I was just wondering if you had these slides available. Oh yeah. I'll post them on. I'll post them on our posts. Yes. We're also giving a talk in Chicago. We're giving some tutorials so we also post those
slides. One is for geometry geography and the other ones for raster PG routing and topology. So we'll post those slides as well. OK. So just remember that site. You want to buy books you want to read our stuff our slides. They're there. Any other questions. Yeah. You were talking
about KNN and using that to see what points are in geometries or geographies. I'm often looking at whether this series of in this series of geometries and this other series of geometries which ones
overlap. Is there a way. Could you use KNN to do something with that or in that case you just use the intersects function. You wouldn't really need over you wouldn't use KNN for that. Oh no. I mean the faster way is you can simplify but it's not like absolutely right. But if I have something
like a polygon that's huge you know that's got like a hundred thousand points I usually simplify it first and then you can actually create a spatial index on the simplified. So so that ends up giving you faster answers too. Or you can do like actually you know you don't you don't create the spatial index on the simplified you create it.
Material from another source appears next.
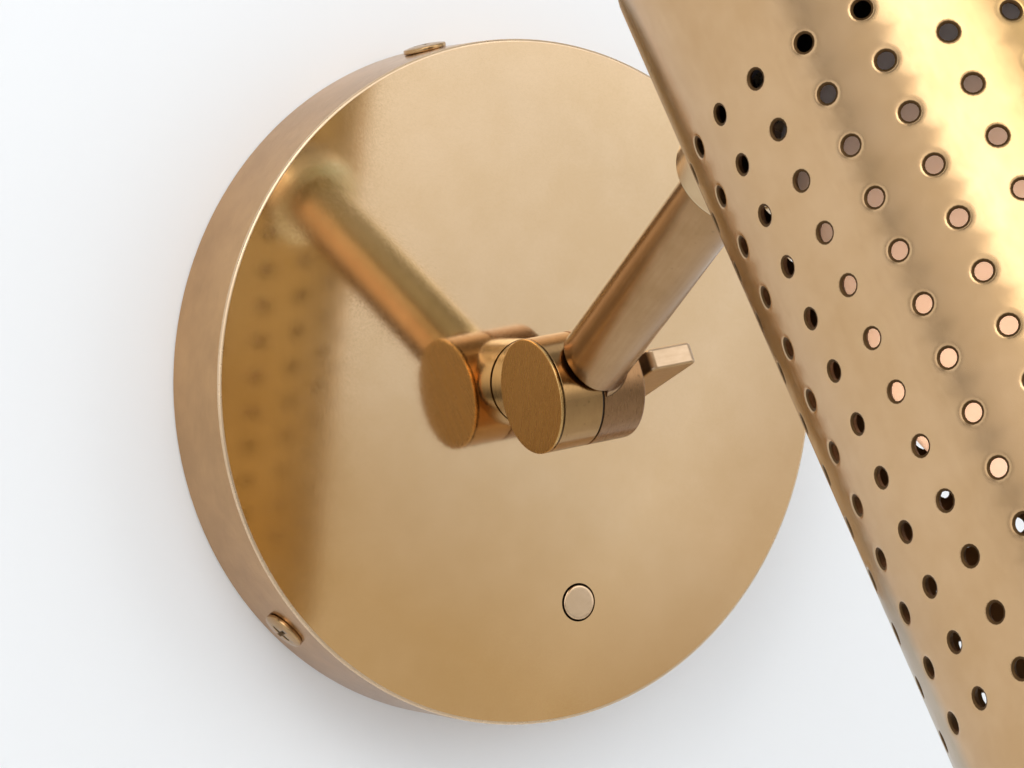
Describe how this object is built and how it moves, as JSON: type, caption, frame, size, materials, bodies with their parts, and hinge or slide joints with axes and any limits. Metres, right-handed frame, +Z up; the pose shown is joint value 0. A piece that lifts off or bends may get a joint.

You basically you
can write you can write a wrapper function that basically simulates the STD within but it does like a simplification to the level that you want to the accuracy that you want. So you get faster but it's not absolutely accurate. I have a tricky question about KNN. Have you found a
way to make to use KNN to get points within a distance that can beat D within. That can what. So to you use the KNN operator. Yeah. To get points within within a radius so you can consistently beat D within. No because I
don't think those two mix well together. So yeah I would use STD within there and then give up the KNN part.